The raise, which brings teaching assistant salaries to as much as $7,760 per semester, will not affect graduate students in their first five years, when teaching assistant pay is included in a fixed annual stipend of $17,000. The increase shrinks the gap between students in the first five years and students in their sixth year or beyond who this year will earn University pay ranging from $1,940 to $7,760 per semester by working as teaching assistants. Last year, graduate teaching assistants earned between $1,790 and $7,160 per semester. “It actually slightly closes the gap for students who are no longer on stipend,” Butler said. “Let’s put it this way: in a stagnant economy, we raised teaching fellow rates 8.4 percent.”

Many graduate students applauded the administration’s efforts to increase teaching assistant pay, but said it is likely to remain difficult to manage on the stipend alone. “Obviously it wasn’t a living wage and cost of living is ever-increasing,” said Ariel Watson GRD ’08, a teaching assistant in the English Department. “Obviously, everybody is pleased with getting a raise.” Jeff Glover GRD ’08, another English Department teaching assistant, said he welcomes the raise, but worries about making ends meet once he enters his sixth year and no longer qualifies for the automatic $17,000 stipend. “I am concerned about the sixth year, especially given the fact that at that point people have families and people have children,” Glover said.

The other top story in tomorrow’s Yale Daily News assesses the impact of President Levin’s lobbying on visa reform for international students – lobbying which itself is a victory of lobbying by GESO.

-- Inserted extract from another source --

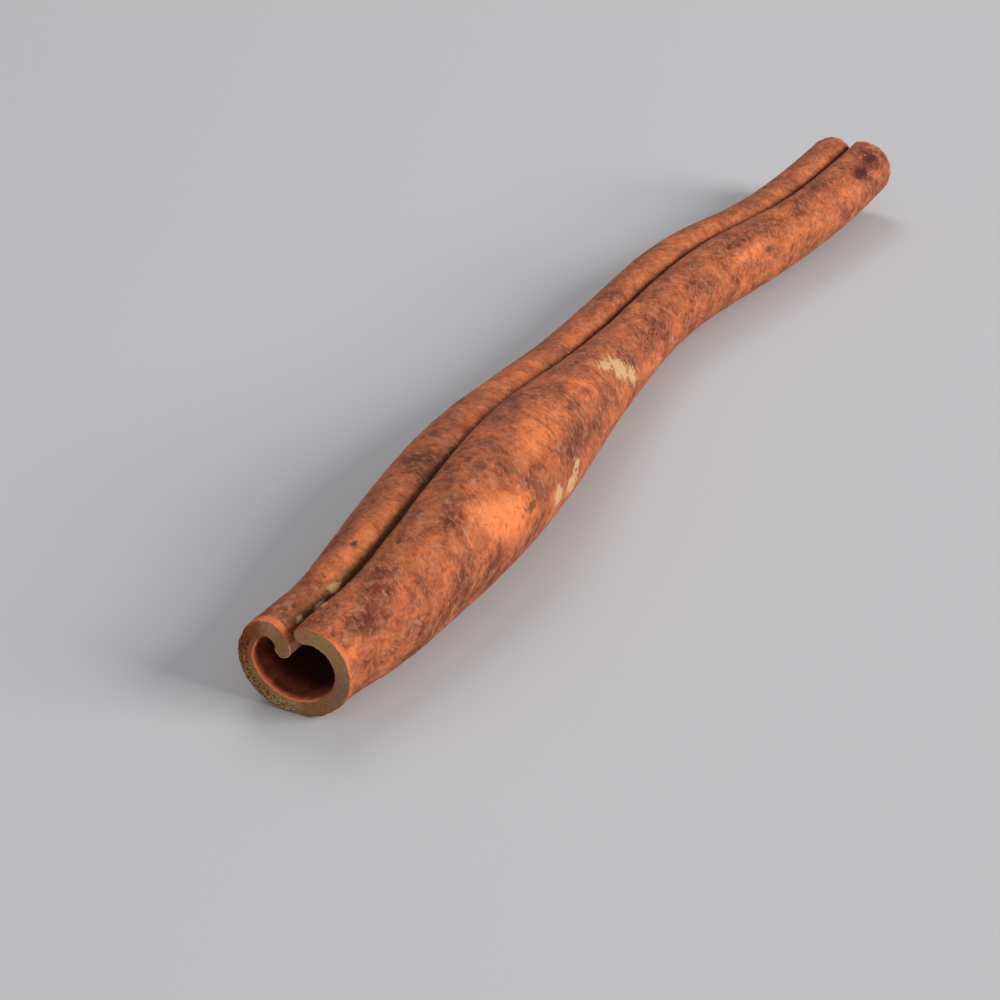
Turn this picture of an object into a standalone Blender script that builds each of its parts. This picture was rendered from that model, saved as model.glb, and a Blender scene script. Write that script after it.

Two questions for Arnold Schwarzenegger:

When you said last night that critics of the Bush economy are “girly-men,” did that include all the millions unemployed, underemployed, uninsured, underinsured, or impoverished, or just the ones who are talking about it?

If America has an empidemic of girly men, could it be that the terrorists have a good reason for opposing the liberation of women hich you talked so enthusiastically about?